Under the Employment Rights Act, 2012, redundancy is a fair reason for dismissal but who is made redundant and the manner in which it is done can result in the termination being unfair.
The act requires that Section 31(4), (5) and (6) be complied with in relation to a dismissal for redundancy. It requires the employer to carry out consultations with the affected employees or their representatives not later than six weeks before any of the affected employees are dismissed.
The act sets out the specific areas that the consultations must cover and focuses on the method of selecting the employees, the proposed method of carrying out the dismissals and any measures that the employer might be able to take to find alternative employment.
Consultations are mandatory where it is contemplated that the workforce of the business will be “reduced by ten per cent or any other significant number . . .”.
In the English case of Williams v Compair Maxam Ltd. (1982), the English Employment Appeal Tribunal (EAT) enumerated standards of behaviour that should guide employers in making selection of employees for redundancy. Browne-Wilkinson J., delivering the decision of the EAT, said:
“1. The employer will seek to give as much warning as possible of impending redundancies so as to enable the union and employees who may be affected to take early steps to inform themselves of the relevant facts, consider possible alternative solutions and, if necessary, find alternative employment in the undertaking or elsewhere.
2. The employer will consult the union as to the best means by which the desired management result can be achieved fairly and with as little hardship to the employees as possible. In particular, the employer will seek to agree with the union the criteria to be applied in selecting the employees to be made redundant. When a selection has been made, the employer will consider with the union whether the selection has been made in accordance with those criteria.
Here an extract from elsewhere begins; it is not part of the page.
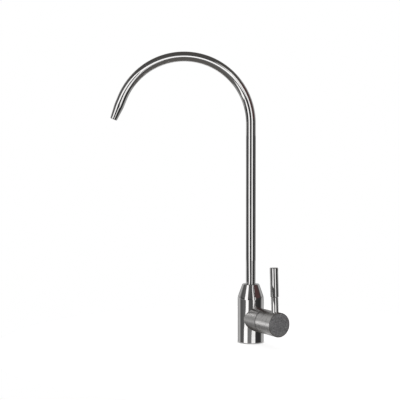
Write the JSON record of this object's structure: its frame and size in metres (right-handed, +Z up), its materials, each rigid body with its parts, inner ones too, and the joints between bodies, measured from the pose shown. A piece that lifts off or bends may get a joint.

3. Whether or not an agreement as to the criteria to be adopted has been agreed with the union, the employer will seek to establish criteria for selection which so far as possible do not depend solely upon the opinion of the person making the selection, but can be objectively checked against such things as attendance record, efficiency at the job, experience, or length of service.
4. The employer will seek to ensure that the selection is made fairly in accordance with these criteria and will consider any representations the union may make as to such selection.
5. The employer will seek to see whether instead of dismissing an employee, he could offer him alternative employment.
The lay members stress that not all these factors are present in every case since circumstances may prevent one or more of them being given effect to.
But the lay members would expect these principles to be departed from only where some good reason is shown to justify such departure. The basic approach is that, in the unfortunate circumstances that necessarily attend redundancies, as much as is reasonably possible should be done to mitigate the impact on the workforce and to satisfy them that the selection has been made fairly and not on the basis of personal whim.”
The NCC is a statutory corporation and the provisions of the Employment Rights Act apply to it.
Even though the above-mentioned standards of behaviour are not principles of law and are subject to change consistent with prevailing norms of good industrial relations practice, it is expected that where they are departed from, that those decisions would accord with commonly accepted standard of fairness.
If employees consider that they have been treated unfairly, they should file a case with the Employment Rights Tribunal within three months of their termination.